Она разжала губы и высунула кончик розового языка. Мне до того стало стыдно, я резко встал и оттолкнул ее так сильно, что она со стуком ударилась головой о корону. Я стоял в угрожающей позе, и она выразила готовность поладить. Ее покорный взгляд, ее покладистость разожгли во мне желание причинить ей боль. Одним прыжком я очутился над ней, она испугалась, но продолжала лежать головой на короне. Молния на миг озарила темноту, и я увидел, как средь бела дня, ее тоненькое тело, ее осиную талию. Я бросился на нее и сжал так же, как утром, на ворохе цветов. Она немного посопротивлялась – и наша борьба закончилась. Дуллита поверила, что это признак нежности, и ласково обвила меня руками. Какое-то время мы лежали на полу, обнимая друг друга. И в эту минуту я рассчитывал, что с ней сделать. Надо было подмять ее под себя, ведь мне хотелось причинить ей боль именно в нежном изгибе талии, может быть, сделать так, чтобы металлические листья короны вонзились в ее нежную кожу. Я искал глазами какой-нибудь тяжелый и громоздкий предмет, каким можно бы прижать ее к полу. Мой взгляд остановился на старом книжном шкафу. Смогу ли я его сдвинуть с места? Легкий ветер отворил дверь чердака. Дождь перестал идти, маячило обновленное ясное небо.

– Пошли наверх, – сказал я, разжал объятье и побежал по лестнице.

Дуллита послушалась не сразу. Значило ли это, что она разочарована тем, сколь грубо были прерваны наши ласки? Так или иначе, но, увидев, что она не идет, я вернулся и налетел на нее, с яростью дикого зверя схватив за волосы. Мне удалось приподнять ее и протащить вверх три-четыре ступеньки. Как только я чуть отпустил ее, она вскочила и побежала на террасу. Ну, теперь-то я ее уж не упущу! Со сверхествественным спокойствием я поднялся по последним ступенькам. Осуществится моя мечта еще времен Фигераса. Дуллита поднимается не иначе как в мою прачечную или хотя бы на террасу, опередив меня. Какая победа! Я хотел бы вкушать ее медленно, растянуть ее, чтобы века запечатлелись в этих ступенях. Наконец, я на террасе. Посредине, по-прежнему кренясь, стоял промокший от дождя костыль, отбрасывая длинную темную тень. Рядом блестело мое колесо, перехваченное посредине металлическим кольцом. Лиловое облако уходило прочь, край голубого неба обнимала радуга. Дуллита уселась на перилах, у нее высохли слезы. С притворством, в котором меня ни уличали даже в критические моменты жизни, я сказал:

– Я подарю тебе колесо, только не наклоняйся больше над перилами, тут можно упасть.

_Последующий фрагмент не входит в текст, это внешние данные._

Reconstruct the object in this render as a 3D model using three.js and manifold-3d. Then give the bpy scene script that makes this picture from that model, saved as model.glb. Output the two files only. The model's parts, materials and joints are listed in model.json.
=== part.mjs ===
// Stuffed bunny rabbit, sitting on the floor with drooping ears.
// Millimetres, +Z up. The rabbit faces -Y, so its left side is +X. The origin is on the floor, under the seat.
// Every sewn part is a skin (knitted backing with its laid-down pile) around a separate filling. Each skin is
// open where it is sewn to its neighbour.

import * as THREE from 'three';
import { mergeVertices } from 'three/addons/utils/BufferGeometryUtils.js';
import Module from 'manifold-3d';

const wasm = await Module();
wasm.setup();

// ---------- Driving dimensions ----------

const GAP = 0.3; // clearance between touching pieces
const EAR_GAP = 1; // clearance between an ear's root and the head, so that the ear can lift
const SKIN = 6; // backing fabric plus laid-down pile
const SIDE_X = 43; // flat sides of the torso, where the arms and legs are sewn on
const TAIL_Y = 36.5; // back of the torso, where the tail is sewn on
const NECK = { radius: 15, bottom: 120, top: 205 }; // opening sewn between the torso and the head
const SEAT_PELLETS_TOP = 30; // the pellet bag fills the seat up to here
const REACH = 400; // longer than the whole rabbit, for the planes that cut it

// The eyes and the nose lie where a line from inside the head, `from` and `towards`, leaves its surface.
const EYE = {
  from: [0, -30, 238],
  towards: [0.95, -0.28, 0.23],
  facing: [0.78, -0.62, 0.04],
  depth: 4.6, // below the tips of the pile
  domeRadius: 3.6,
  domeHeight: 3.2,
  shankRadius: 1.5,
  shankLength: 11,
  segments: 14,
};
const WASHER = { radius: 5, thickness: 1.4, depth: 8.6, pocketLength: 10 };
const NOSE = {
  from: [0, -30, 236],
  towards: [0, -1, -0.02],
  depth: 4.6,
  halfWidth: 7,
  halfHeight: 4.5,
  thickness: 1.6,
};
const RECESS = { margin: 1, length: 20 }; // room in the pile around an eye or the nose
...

Дуллита взяла колесико, затем опять подошла к перилам и сильно перегнулась через них, восклицая:

– Ой, как красиво!

Лукавая улыбка осветила ее лицо. Ей казалось, что я расстроган ее внезапными слезами. Но я притворился испуганным и спрятал глаза. Я предвидел, что ее кокетство было лишь уловкой. Она села на низенький парапет, свесив вниз ноги.

– Подожди минутку, я найду для тебя другой подарок.

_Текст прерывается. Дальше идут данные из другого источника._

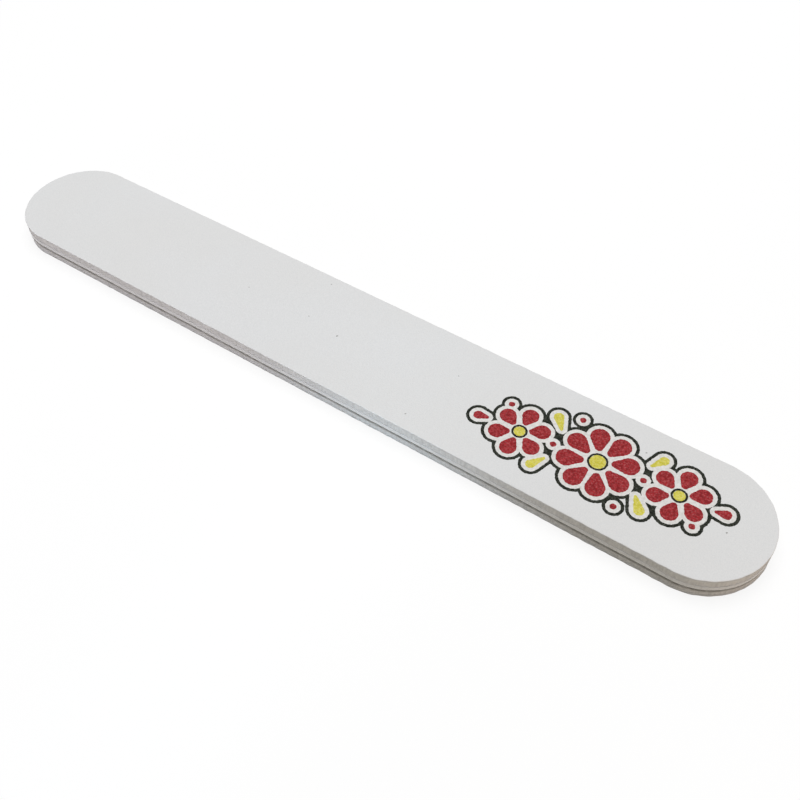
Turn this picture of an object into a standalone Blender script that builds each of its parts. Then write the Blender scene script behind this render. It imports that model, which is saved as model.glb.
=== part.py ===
"""Cushion nail file: a straight board with full round ends, die-cut from a glued stack of layers.

Units are metres, +Z is up and +X runs along the board.
The origin is the middle of the bottom face, which the file rests on.

From the bottom the stack is abrasive sheet, foam pad, core board, foam pad and abrasive sheet,
with a film of adhesive in each of the four joints.
Every layer has the same stadium outline, moved in by a setback that changes up its cut edge.
"""

import math

import bmesh
import bpy

MM = 0.001

# Outline of the die, the widest that any layer reaches
FILE_LENGTH = 178.0 * MM
FILE_WIDTH = 25.4 * MM

# Layer thicknesses
SHEET_THICKNESS = 0.35 * MM
SHEET_ADHESIVE_THICKNESS = 0.10 * MM
FOAM_THICKNESS = 1.40 * MM
CORE_ADHESIVE_THICKNESS = 0.10 * MM
CORE_THICKNESS = 1.20 * MM

# Cut edges: how far each kind of layer stays inside the outline, and how its corners are rounded
SHEET_EDGE_RADIUS = 0.12 * MM
CLOSED_SEAM_SETBACK = 0.10 * MM
OPEN_SEAM_SETBACK = 0.35 * MM
FOAM_SETBACK = 0.06 * MM
FOAM_WAIST = 0.06 * MM
FOAM_CORNER_RADIUS = 0.05 * MM

# The cutting die enters from above and breaks out the board's lower corner, which opens a dark seam there
CORE_UPPER_CORNER_RADIUS = 0.05 * MM
CORE_LOWER_CORNER_RADIUS = 0.25 * MM

# A rounded corner takes up no more than this share of its layer's thickness
CORNER_LIMIT_SHARE = 0.45

# Facets
END_ARC_STEPS = 32
CORNER_STEPS = 3
WAIST_STEPS = 6
SMOOTH_ANGLE = math.radians(35.0)

# Linear colour, roughness
PAPER_WHITE = ((0.73, 0.735, 0.735), 0.9)
FOAM_WHITE = ((0.66, 0.66, 0.66), 0.9)
CORE_WHITE = ((0.70, 0.705, 0.71), 0.5)
GLUE_GREY = ((0.10, 0.09, 0.08), 0.6)


def clear_scene():
    for obj in list(bpy.data.objects):
        bpy.data.objects.remove(obj, do_unlink=True)


def plain_material(name, finish):
    colour, roughness = finish
    material = bpy.data.materials.new(name)
    material.use_nodes = True
    shader = material.node_tree.nodes["Principled BSDF"]
    shader.inputs["Base Color"].default_value = (*colour, 1.0)
    shader.inputs["Roughness"].default_value = roughness
    shader.inputs["Metallic"].default_value = 0.0
    return material


def stadium_ring(bm, setback, height):
    """One closed ring of vertices: the die's outline moved in by the setback, seen from above."""
    end_radius = FILE_WIDTH / 2
    end_centre = FILE_LENGTH / 2 - end_radius
    radius = end_radius - setback
    ring = []
    for side in (1, -1):
        for step in range(END_ARC_STEPS + 1):
            angle = math.pi * (step / END_ARC_STEPS - 0.5)
            x = side * (end_centre + radius * math.cos(angle))
            y = side * radius * math.sin(angle)
            ring.append(bm.verts.new((x, y, height)))
    return ring


def layer_mesh(name, profile):
    """A closed solid from its cut edge, given as (setback, height) pairs from the bottom up."""
    bm = bmesh.new()
    rings = [stadium_ring(bm, setback, height) for setback, height in profile]
    bm.faces.new(reversed(rings[0]))
    bm.faces.new(rings[-1])
    for low, high in zip(rings, rings[1:]):
        for index in range(len(low)):
            after = (index + 1) % len(low)
            bm.faces.new((low[index], low[after], high[after], high[index]))
    mesh = bpy.data.meshes.new(name)
    bm.to_mesh(mesh)
    bm.free()
    mesh.shade_smooth()
    mesh.set_sharp_from_angle(angle=SMOOTH_ANGLE)
    return mesh


def corner(radius, thickness):
    """Points of a quarter round from a face to the cut edge, as (setback, distance from the face)."""
    reach = min(radius, CORNER_LIMIT_SHARE * thickness)
    points = []
    for step in range(CORNER_STEPS + 1):
        angle = math.pi / 2 * step / CORNER_STEPS
        points.append((reach * (1 - math.sin(angle)), reach * (1 - math.cos(angle))))
    return points


def sheet_profile(thickness, abrasive_up):
    """An abrasive sheet: square where it is glued, slightly rounded round its abrasive face."""
    rounded = corner(SHEET_EDGE_RADIUS, thickness)
    if abrasive_up:
        return [(0.0, 0.0)] + [(setback, thickness - depth) for setback, depth in reversed(rounded)]
    return rounded + [(0.0, thickness)]


def core_profile(thickness):
    """The core board: a vertical cut, clean at its upper corner and broken out at its lower one."""
    lower = corner(CORE_LOWER_CORNER_RADIUS, thickness)
    upper = corner(CORE_UPPER_CORNER_RADIUS, thickness)
    return lower + [(setback, thickness - depth) for setback, depth in reversed(upper)]


def adhesive_profile(thickness, setback):
    """A film of adhesive, set back from the cut edge by the depth of its seam."""
    return [(setback, 0.0), (setback, thickness)]


def pad_profile(thickness, core_above):
    """A foam pad: its cut edge is drawn in at mid height, and rolls in where it meets the core."""
    rolled = corner(FOAM_CORNER_RADIUS, thickness)
    straight = thickness - rolled[-1][1]
    points = []
    for step in range(WAIST_STEPS + 1):
        share = step / WAIST_STEPS
        waist = FOAM_WAIST * 4 * share * (1 - share)
        points.append((FOAM_SETBACK + waist, share * straight))
    points += [(FOAM_SETBACK + setback, thickness - depth) for setback, depth in reversed(rolled[:-1])]
    if core_above:
        return points
    return [(setback, thickness - height) for setback, height in reversed(points)]


def layer_stack():
    """Every layer from the bottom up: name, thickness, cut edge and finish."""
    sheet, glue, foam = SHEET_THICKNESS, SHEET_ADHESIVE_THICKNESS, FOAM_THICKNESS
    core, core_glue = CORE_THICKNESS, CORE_ADHESIVE_THICKNESS
    sheet_film = adhesive_profile(glue, CLOSED_SEAM_SETBACK)
    upper_core_film = adhesive_profile(core_glue, CLOSED_SEAM_SETBACK)
    lower_core_film = adhesive_profile(core_glue, OPEN_SEAM_SETBACK)
    lower_pad = pad_profile(foam, core_above=True)
    upper_pad = pad_profile(foam, core_above=False)
    return [
        ("bottom_abrasive_sheet", sheet, sheet_profile(sheet, abrasive_up=False), PAPER_WHITE),
        ("bottom_sheet_adhesive", glue, sheet_film, GLUE_GREY),
        ("lower_foam_pad", foam, lower_pad, FOAM_WHITE),
        ("lower_core_adhesive", core_glue, lower_core_film, GLUE_GREY),
        ("core_board", core, core_profile(core), CORE_WHITE),
        ("upper_core_adhesive", core_glue, upper_core_film, GLUE_GREY),
        ("upper_foam_pad", foam, upper_pad, FOAM_WHITE),
        ("top_sheet_adhesive", glue, sheet_film, GLUE_GREY),
        ("top_abrasive_sheet", sheet, sheet_profile(sheet, abrasive_up=True), PAPER_WHITE),
    ]


def build_file():
    height = 0.0
    for name, thickness, profile, finish in layer_stack():
        layer = bpy.data.objects.new(name, layer_mesh(name, profile))
        layer.data.materials.append(plain_material(name, finish))
        layer.location.z = height
        bpy.context.scene.collection.objects.link(layer)
        height += thickness


clear_scene()
build_file()
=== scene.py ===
"""Looks of a white cushion nail file with a printed ornament at one end.

Everything is in metres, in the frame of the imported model: +X along the file, +Z up, bottom face at z = 0.
Each layer of the file is drawn again with its die-cut edge, and the ornament is a thin film of ink.
"""

import math
from typing import NamedTuple

import bmesh
import bpy
import numpy as np
from mathutils import Matrix, Vector, noise


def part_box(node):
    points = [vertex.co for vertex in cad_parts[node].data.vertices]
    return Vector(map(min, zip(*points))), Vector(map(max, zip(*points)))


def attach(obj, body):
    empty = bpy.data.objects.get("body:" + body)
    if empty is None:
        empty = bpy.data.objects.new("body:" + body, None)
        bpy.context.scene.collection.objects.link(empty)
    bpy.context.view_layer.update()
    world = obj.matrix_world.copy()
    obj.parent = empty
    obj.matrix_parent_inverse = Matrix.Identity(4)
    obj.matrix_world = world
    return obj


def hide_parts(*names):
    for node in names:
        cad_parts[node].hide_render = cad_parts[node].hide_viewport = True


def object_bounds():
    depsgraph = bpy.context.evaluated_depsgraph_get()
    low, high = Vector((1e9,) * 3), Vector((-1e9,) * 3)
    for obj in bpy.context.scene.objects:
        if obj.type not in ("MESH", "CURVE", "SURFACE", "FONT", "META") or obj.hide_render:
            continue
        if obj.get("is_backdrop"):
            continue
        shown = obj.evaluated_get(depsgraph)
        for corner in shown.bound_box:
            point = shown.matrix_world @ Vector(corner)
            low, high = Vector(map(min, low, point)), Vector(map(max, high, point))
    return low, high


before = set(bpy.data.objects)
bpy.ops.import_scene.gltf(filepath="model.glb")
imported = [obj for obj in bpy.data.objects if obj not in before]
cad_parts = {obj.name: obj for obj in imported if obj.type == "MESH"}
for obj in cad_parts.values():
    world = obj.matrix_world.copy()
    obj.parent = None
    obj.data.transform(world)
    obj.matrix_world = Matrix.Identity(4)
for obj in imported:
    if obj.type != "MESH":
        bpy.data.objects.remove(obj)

CAD_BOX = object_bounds()
BODY = "root"
MM = 0.001

# Outline of the file, from the frame
SHEET_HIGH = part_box("top_abrasive_sheet")[1]
END_RADIUS = SHEET_HIGH.y
END_CENTRE = SHEET_HIGH.x - SHEET_HIGH.y
FACE_HEIGHT = SHEET_HIGH.z
SEAM_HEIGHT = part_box("lower_foam_pad")[1].z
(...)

Прихватив костыль, я сделал вид, будто ухожу, но потихоньку, на цыпочках вернулся. Вот сейчас! Я продвигался медленно-медленно, сжимая в руке костыль. Дуллита, опершись ладонями на камень, болтала ногами, разглядывая в синеватом небе большое облако в форме крокодила. Смеркалось.

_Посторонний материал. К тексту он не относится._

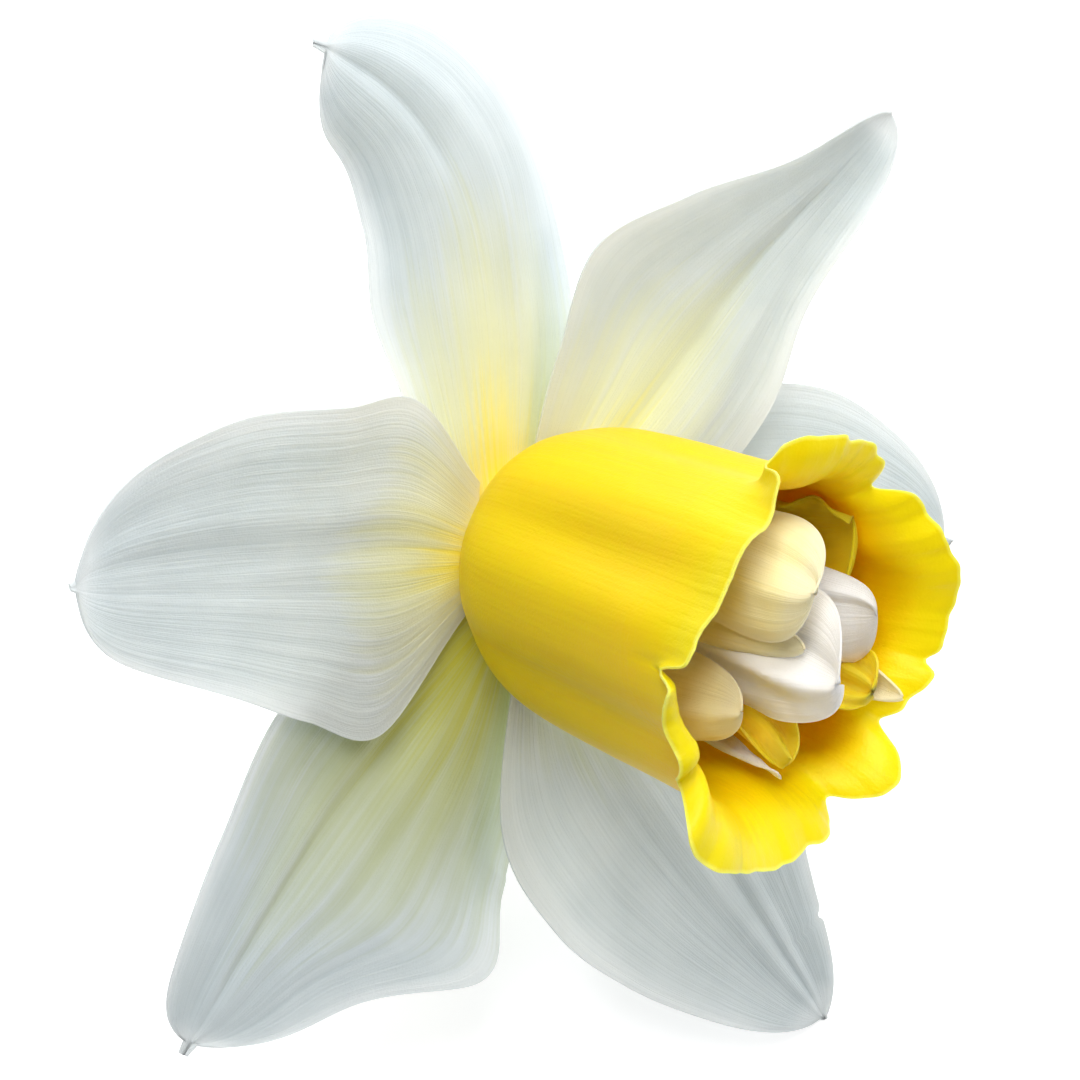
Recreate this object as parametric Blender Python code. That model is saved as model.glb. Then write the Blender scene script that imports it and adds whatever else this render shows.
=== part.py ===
"""Daffodil flower head, double-flowered, picked with a short stub of its stem.

The flower is modelled about its own axis: +Z runs out of the trumpet, +X is the side that lies
lowest, and the throat, where the tepals meet the trumpet, is at z = 0. An empty then leans it
over, to lie on two tepal tips and the cut end of the stub. Lengths are in millimetres until
the end, where the empty scales them to metres.
"""

import math

import bmesh
import bpy
import numpy as np
from mathutils import Vector

MM = 0.001

# How the head lies: the axis leans this far from upright, and it leans towards this side.
LEAN_DEG = 42.0
LEAN_SIDE_DEG = -18.0
# Where the throat then stands above the surface that the head lies on.
THROAT_PLACE = (-1.4, -1.65, 29.9)

TEPAL_THICK = 0.6
TEPAL_ROWS, TEPAL_COLUMNS = 16, 8
# The ring that the tepals grow from. The three outer ones are rooted below the three inner.
TEPAL_ROOT_RADIUS = 6.6
OUTER_HEIGHT, INNER_HEIGHT = -1.1, 0.0

PETALOID_THICK = 0.6
PETALOID_ROWS, PETALOID_COLUMNS = 9, 6
PETALOID_ROOT_HEIGHT = -3.5

# A petal narrows to this at its root and at its spike.
LEAST_HALF_WIDTH = 0.3
# Rows of faces crowd towards a petal's tip, and towards the trumpet's rim, by these powers.
BLADE_CROWDING = 1.35
CORONA_CROWDING = 0.85
# A petal is never bent across by less than this, in degrees.
LEAST_CUP_DEG = 0.5

CORONA_THICK = 0.8
CORONA_SEGMENTS, CORONA_ROWS = 54, 13
CORONA_BASE_RADIUS = 7.4
CORONA_BASE_HEIGHT = 1.2
# Degrees that the wall opens from the axis, from base to rim, before the rim's own flare.
CORONA_OPENING = [60, 26, 8, 3, 2, 3, 4, 5, 5]
CORONA_FLARE_FROM = 0.80
CORONA_FLARE_POWER = 1.1
# Six broad ridges run up the wall.
CORONA_RIDGES = 6
CORONA_RIDGE = 0.03
CORONA_RIDGE_TURN = 20.0
# The base stands this far to one side of the axis, and the rim stands on it.
CORONA_SIDESTEP = 1.3
CORONA_SIDESTEP_TURN = 100.0
# The wall's length and the rim's flare, every 15 degrees round, starting on the low side.
CORONA_LENGTH = [
    34, 35, 36, 37, 36, 34, 36.5, 38.5, 37, 36, 37, 37,
    37, 37, 38, 39.5, 42.5, 42, 39, 38, 35.5, 33.5, 36, 32,
]
CORONA_FLARE = [
    45, 55, 55, 55, 55, 60, 70, 90, 80, 0, 0, 0,
    0, 20, 70, 95, 90, 70, 60, 60, 55, 50, 50, 45,
]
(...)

С бесконечными предосторожностями я дотянулся развилкой костыля до тоненькой талии Дуллиты. Во мне дрожью нарастало такое напряжение, что я закусил губу и струйка крови потекла по моему подбородку. Что я сейчас Дуллита, как будто почувствовав мое движение, обернулась и без всякого страха перегнулась назад, так что ее тонкая талия оказалась в развилке костыля. Ее лицо было самым прекрасным в мире, ее улыбка радугой перебросилась к моей улыбке. Я опустил глаза и всадил костыль в зазор между плитами террасы. Затем я подошел к Дуллите и выхватил колесо у нее из рук.

– Ни мне, ни тебе!

И бросил его куда-то в пустоту, где оно исчезло навсегда. Жертвоприношение свершилось. С тех пор костыль стал для меня символом смерти и одновременно символом воскрешения.(В этой моей истории колесо точь-в-точь соответствует агнцу, в жертвоприношении Авраама заменившему Исаака. Его смысл также, безо всяких иносказаний, – смерть Дуллиты и Галючки Редивива, подразумевающая, таким образом, возможность воскрешения.)